A recent study done by The Heritage Foundation, in partnership with The Wall Street Journal, ranked every country in the world by “economic freedom.”
Economic freedom, by their definition, is the “fundamental right of every human to control his or her own labor and property. In an economically-free society, individuals are free to work, produce, consume and invest in any way they please, with that freedom both protected by the state and unconstrained by the state.”
Where would you guess the United States ranked? If you had asked me, I would have said first — or at least the top three. Alas, no. The Land of the Free comes in at number 10. Notably, the United States falls behind Canada, which ranks sixth, Australia, third and Hong Kong at number one.
What is more alarming is our “economic freedom score” — a score measured using the set of criteria previously mentioned — actually dropped when compared to last year’s. The drop is because of declines in monetary freedom, business freedom, labor freedom and fiscal freedom.
Although the U.S. is well above world averages, the U.S. now has registered a loss of economic freedom for years and has received its lowest score since 2000.
In the event you do not feel that economic freedom is important, consider the standard of living along the full spectrum of planetary nations.

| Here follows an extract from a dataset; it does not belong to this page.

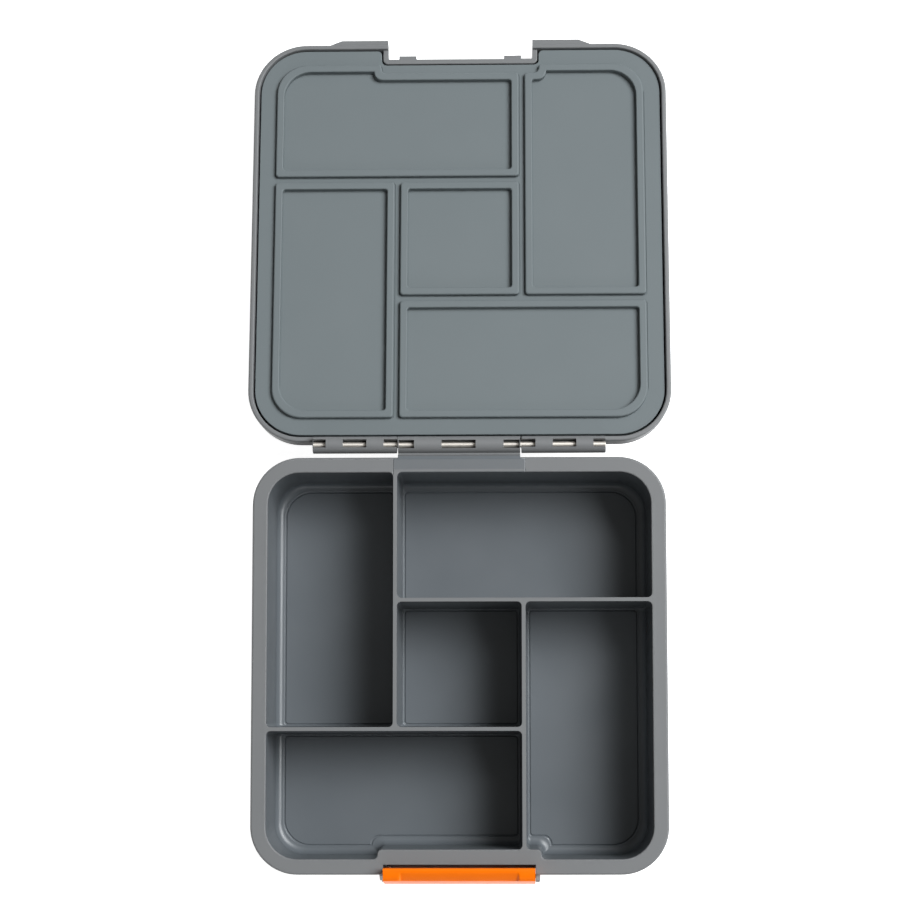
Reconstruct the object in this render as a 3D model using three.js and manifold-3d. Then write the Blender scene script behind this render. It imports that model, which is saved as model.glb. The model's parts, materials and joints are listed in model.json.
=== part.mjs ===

The top percentiles include Hong Kong, Switzerland, Japan, Great Britain and the U.S. The 50th percentile is occupied by countries like Peru, Mexico and Poland and the bottom percentiles include North Korea, Iran and Cuba.
It certainly would appear there is correlation between freedom and standard of living.
Is it possible that our current-economic malaise and our declining score are related? I believe that is precisely the case.